Together, Graeme and Kim developed Graeme's rock band, The Graeme Watkins Project, as well as a strategy to launch and grow the band's foothold in the local music industry.
"We spent a year developing GWP, and I worked exclusively with Graeme. You have to build awareness, generate publicity and manage the tour. To do it right, it needed my full attention."
As Kim's business grew, she took on other artists and then realised that the music industry, like all industries, has highs and lows. "We hit a dip and decided we needed a new strategy. All artists need to remain current and fresh if they want to maintain momentum.
"During a dip on the music side, we secured a presenting job on television with Vodacom Millionaires. This has been running for six years, and has been the foundation for the presenting and MC side of the business.

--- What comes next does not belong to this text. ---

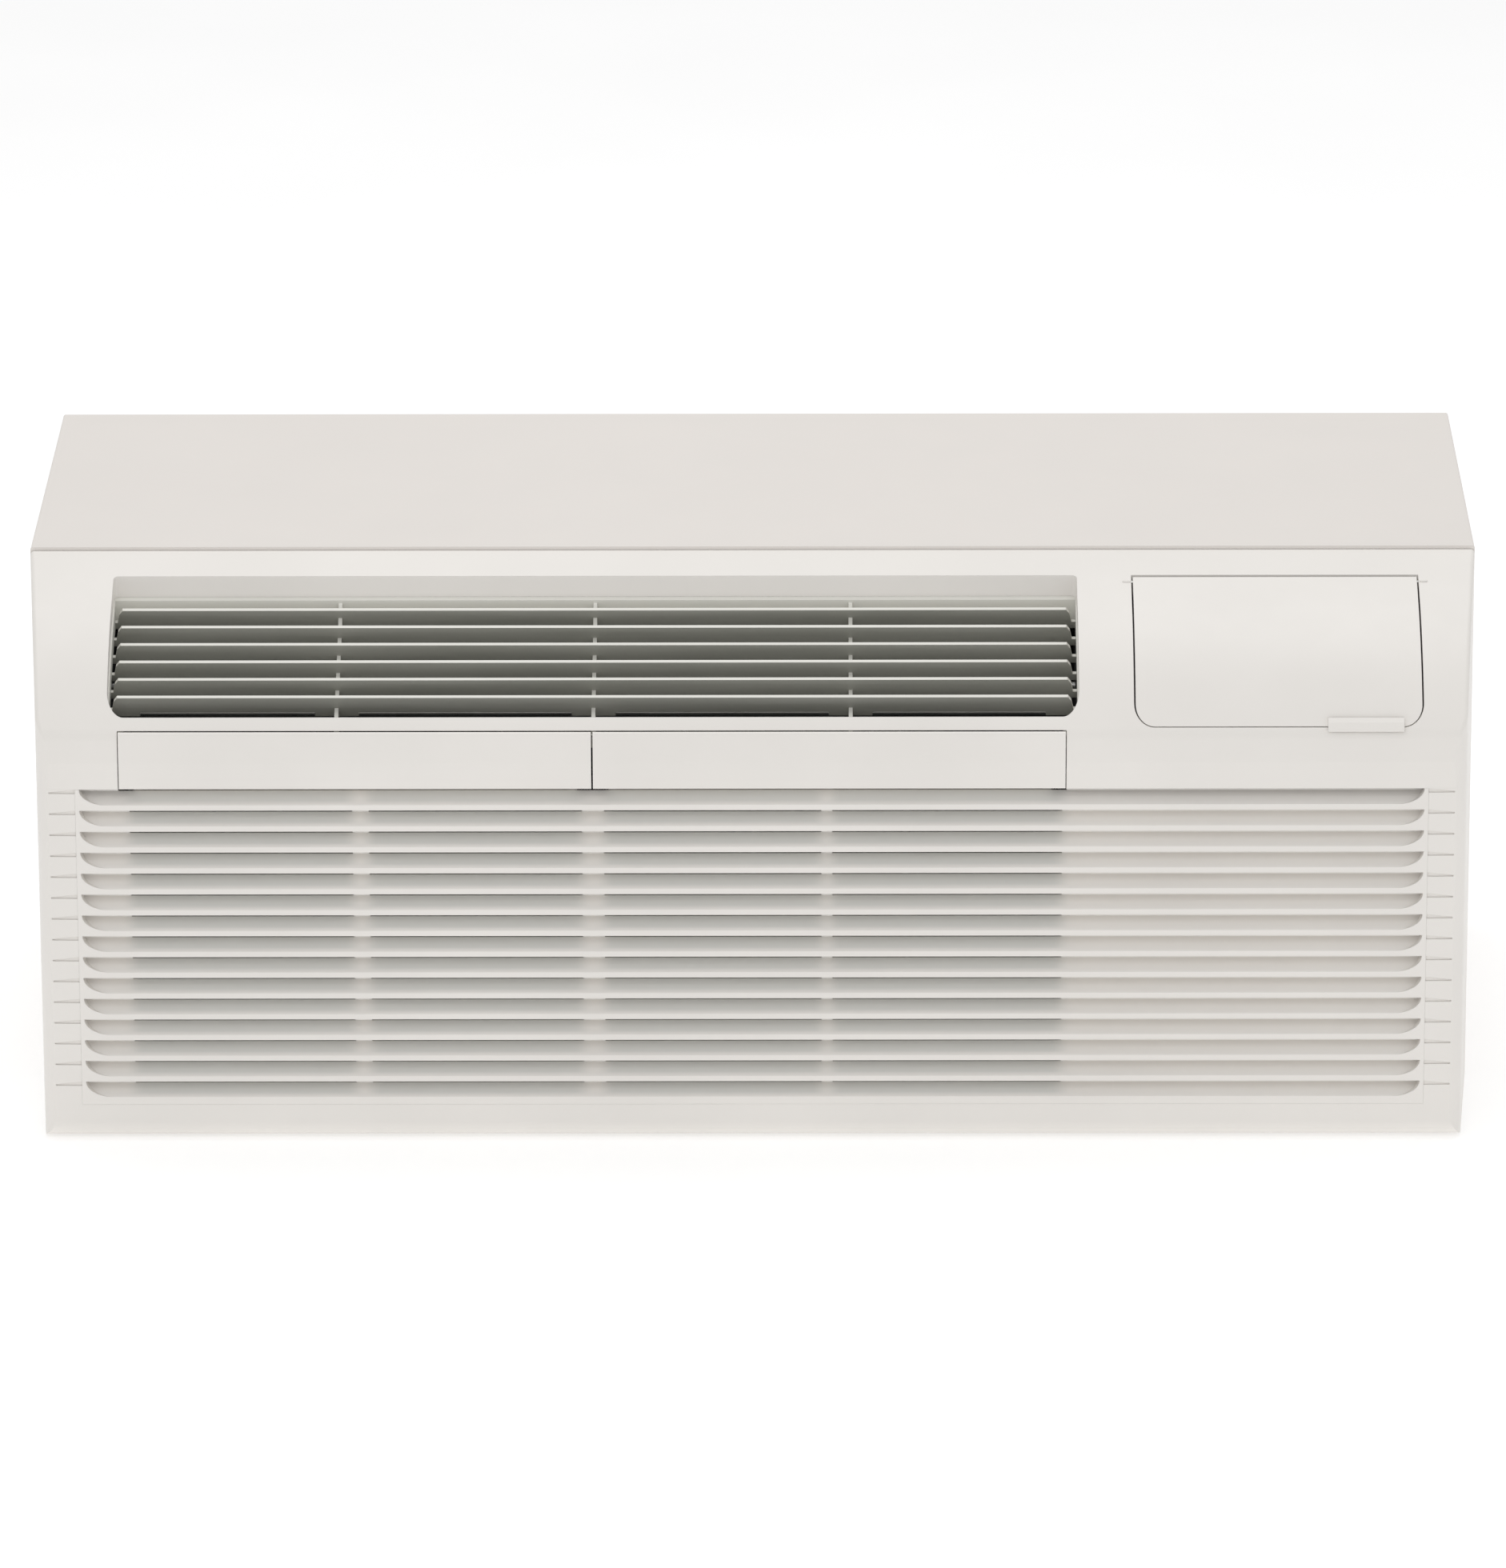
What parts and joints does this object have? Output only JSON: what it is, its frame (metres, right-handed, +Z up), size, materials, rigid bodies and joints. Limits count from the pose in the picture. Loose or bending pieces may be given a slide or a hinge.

"Alongside this strategy, we needed a multi-faceted plan for his career. When the rock band side of his brand was quiet because GWP was recording a new album, we decided to create a more collaborative endeavor with Swing City." Swing City is a collaborative trio between Graeme, and fellow musicians Nathan Ro and Loyiso Bala.

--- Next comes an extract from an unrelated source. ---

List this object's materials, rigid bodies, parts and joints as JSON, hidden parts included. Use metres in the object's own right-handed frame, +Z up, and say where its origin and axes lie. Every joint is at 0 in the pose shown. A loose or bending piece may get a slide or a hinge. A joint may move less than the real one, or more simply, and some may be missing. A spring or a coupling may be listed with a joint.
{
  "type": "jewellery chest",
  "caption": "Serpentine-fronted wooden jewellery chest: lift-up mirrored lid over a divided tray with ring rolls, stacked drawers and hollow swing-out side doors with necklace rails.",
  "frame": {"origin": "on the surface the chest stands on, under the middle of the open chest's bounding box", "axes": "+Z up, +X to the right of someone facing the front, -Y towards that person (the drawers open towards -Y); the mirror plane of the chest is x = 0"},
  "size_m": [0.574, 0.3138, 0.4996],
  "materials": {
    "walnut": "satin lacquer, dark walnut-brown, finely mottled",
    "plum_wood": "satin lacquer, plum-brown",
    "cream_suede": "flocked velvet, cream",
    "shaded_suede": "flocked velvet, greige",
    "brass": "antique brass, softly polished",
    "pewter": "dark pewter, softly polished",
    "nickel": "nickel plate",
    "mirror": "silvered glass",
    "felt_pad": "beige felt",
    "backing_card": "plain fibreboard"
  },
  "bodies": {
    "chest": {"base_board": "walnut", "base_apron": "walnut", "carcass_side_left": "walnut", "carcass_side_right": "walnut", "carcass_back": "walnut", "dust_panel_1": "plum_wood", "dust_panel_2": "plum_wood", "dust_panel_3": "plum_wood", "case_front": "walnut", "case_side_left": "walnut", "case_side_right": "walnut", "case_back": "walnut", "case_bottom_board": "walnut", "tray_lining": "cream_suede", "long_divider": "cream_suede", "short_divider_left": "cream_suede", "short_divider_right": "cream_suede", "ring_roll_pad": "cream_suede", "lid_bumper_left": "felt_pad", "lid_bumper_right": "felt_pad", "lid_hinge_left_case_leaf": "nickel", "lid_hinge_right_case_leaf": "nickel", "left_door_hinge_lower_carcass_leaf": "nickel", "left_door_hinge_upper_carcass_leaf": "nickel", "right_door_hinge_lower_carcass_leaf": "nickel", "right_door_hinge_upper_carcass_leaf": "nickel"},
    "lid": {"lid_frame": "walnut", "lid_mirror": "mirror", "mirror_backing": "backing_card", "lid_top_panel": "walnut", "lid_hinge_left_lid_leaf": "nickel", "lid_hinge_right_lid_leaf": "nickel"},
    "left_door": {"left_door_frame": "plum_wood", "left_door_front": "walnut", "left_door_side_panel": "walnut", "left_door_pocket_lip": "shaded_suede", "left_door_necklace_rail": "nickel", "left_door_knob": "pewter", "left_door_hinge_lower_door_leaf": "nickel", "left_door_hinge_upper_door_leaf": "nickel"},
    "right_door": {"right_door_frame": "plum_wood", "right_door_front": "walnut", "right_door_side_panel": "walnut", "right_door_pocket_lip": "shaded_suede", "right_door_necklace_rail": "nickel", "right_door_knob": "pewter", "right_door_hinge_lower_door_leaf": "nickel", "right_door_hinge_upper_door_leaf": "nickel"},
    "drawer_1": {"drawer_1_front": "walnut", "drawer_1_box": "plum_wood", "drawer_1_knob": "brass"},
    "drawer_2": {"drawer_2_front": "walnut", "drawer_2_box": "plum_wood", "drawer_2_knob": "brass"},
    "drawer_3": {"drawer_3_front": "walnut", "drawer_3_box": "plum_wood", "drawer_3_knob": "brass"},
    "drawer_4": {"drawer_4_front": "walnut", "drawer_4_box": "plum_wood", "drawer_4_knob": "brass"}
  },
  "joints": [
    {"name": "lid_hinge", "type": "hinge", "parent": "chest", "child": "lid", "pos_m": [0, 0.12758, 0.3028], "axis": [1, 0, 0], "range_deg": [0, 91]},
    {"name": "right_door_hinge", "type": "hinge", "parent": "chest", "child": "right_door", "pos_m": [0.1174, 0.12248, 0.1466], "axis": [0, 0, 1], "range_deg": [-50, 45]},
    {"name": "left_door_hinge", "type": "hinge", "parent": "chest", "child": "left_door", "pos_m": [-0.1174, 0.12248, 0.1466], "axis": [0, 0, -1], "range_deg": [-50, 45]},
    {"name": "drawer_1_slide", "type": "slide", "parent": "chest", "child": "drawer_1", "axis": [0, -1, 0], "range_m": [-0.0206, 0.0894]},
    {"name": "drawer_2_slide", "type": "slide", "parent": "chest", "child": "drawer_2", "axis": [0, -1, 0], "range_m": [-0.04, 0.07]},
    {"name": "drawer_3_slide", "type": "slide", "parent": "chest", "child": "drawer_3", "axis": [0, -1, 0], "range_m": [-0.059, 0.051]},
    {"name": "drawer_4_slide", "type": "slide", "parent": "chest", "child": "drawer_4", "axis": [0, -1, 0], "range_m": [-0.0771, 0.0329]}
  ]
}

"You can be involved in something that takes all of your artistic creativity to pull off, but you still need to be tactical and strategic about growth."

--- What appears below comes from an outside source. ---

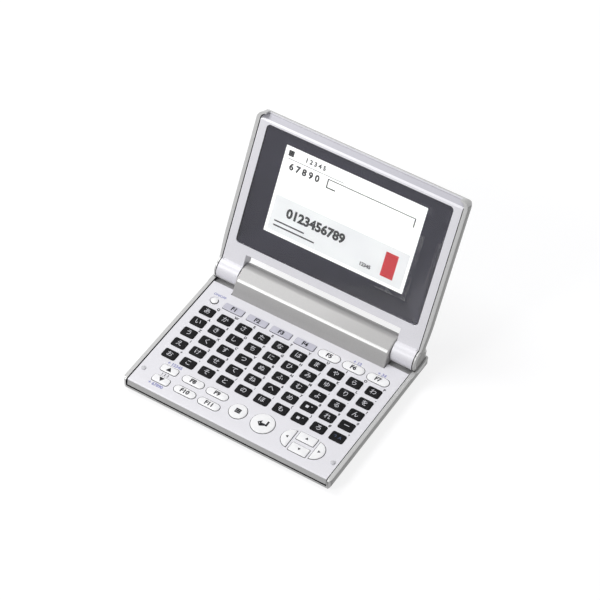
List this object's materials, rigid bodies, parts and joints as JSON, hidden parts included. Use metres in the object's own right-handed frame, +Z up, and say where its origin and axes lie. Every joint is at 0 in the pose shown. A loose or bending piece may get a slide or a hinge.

"That's true of any business, and I realised it was why I loved management. As an agent your focus is on procuring work for your clients, but management is what drives me. Management is more strategic in that it combines various elements paramount to the success of your artist's brand.
"It's about taking risks; choosing when to release certain songs to generate spin off on radio and retail; and touring when the song has reached a certain point on radio.
"To get this right, you need to know where your markets live, what they do for fun, and how to engage with them. It's creative, challenging, and very exciting. However, I believe artists should have both an agent and a manager, which is why I've hired specific people in my company to handle the agency side, so that I can focus on management strategy. We work closely together though, and strive for the same goals."
In all businesses, choices have to be made as you grow, and this was Kim's first strategic decision for her own business. From there, she was able to implement the lessons she had learnt to build other collaborations, corporate acts and development projects, including The Buzz, a teen band for the youth market.
Working harder than ever before
And then everything changed again. In 2014 Kim was approached by Idols SA to take over the management of the top ten just as she found out she was pregnant. "I took it, and decided not to let them know that there was another life changing event going on.
"I've never worked so hard in my life. Taking on ten artists who have no brand and often a very confused idea of the industry is very challenging. We are there to provide guidance and a starting platform for the rest of their career, which I believe is a big responsibility.
"You have to know who you are and what you want."
"Up until that point I'd had a lot of side projects and different roles. I needed to decide what I wanted to be, and what I wanted the business to look like. I didn't want to dilute myself, and at that point I was spread far too thin.
"I was running the business solo, had five core artists that I was manager and agent to, and then the Idols contract came along and I absorbed an additional ten artists. I was at a point where expanding my staff base was the only viable solution.
"The next decision was whether we would be a small, exclusive solution for artists and clients, or if we wanted to be a big agency that has 100 faces on the wall. I believe my personal management style lends itself to small and exclusive.
"I'm forever grateful for the timing that put this all into perspective for me. I had been building up my clients' careers, as well as my own name within the industry. The Idols contract was a windfall, but trying to juggle so much while being pregnant made me take a step back and critically analyse what I wanted my business to be.
"Up until that point, I would have said I wanted to build an empire. My brand was strong enough to set me on that path. But that's not who I wanted us to be.
"It took a growth surge to make me realise what direction I wanted to take my business in, and where we needed to focus our energies. I'm a creative; I'm OCD and a control freak. I want a personal touch with my artists; plus, I understand the reality TV business, and it's unique.
"Reality TV musicians have a psyche that needs a personal touch, because the hard work really starts when they're voted out, and they need to earn a place in the industry. You need to be able to leverage that brief period of stardom without losing hope because you've gone from zero to hero and back to zero. And that's my niche.
"One of the greatest elements of the Idols account has been working under the guidance of the international management team. They have taught me so much over the last two years, and the insight into traction in international territories has given me a new direction to explore within my business.
"They've been an excellent guiding force in understanding the psyche of artists coming out of the reality show mould, which has assisted me greatly in trying to restructure my artists' mind sets to continue with their passion," says Kim.
"It's not always easy to find that balance between reward and growth."
"Often we're so busy looking at the next goal post, and the next level of growth, that we forget to really think about what we want our businesses to be.
"We do this to fulfil a need and build a long-lasting brand and legacy. We should take the time to think about what we want that to look like, and how it should be operating."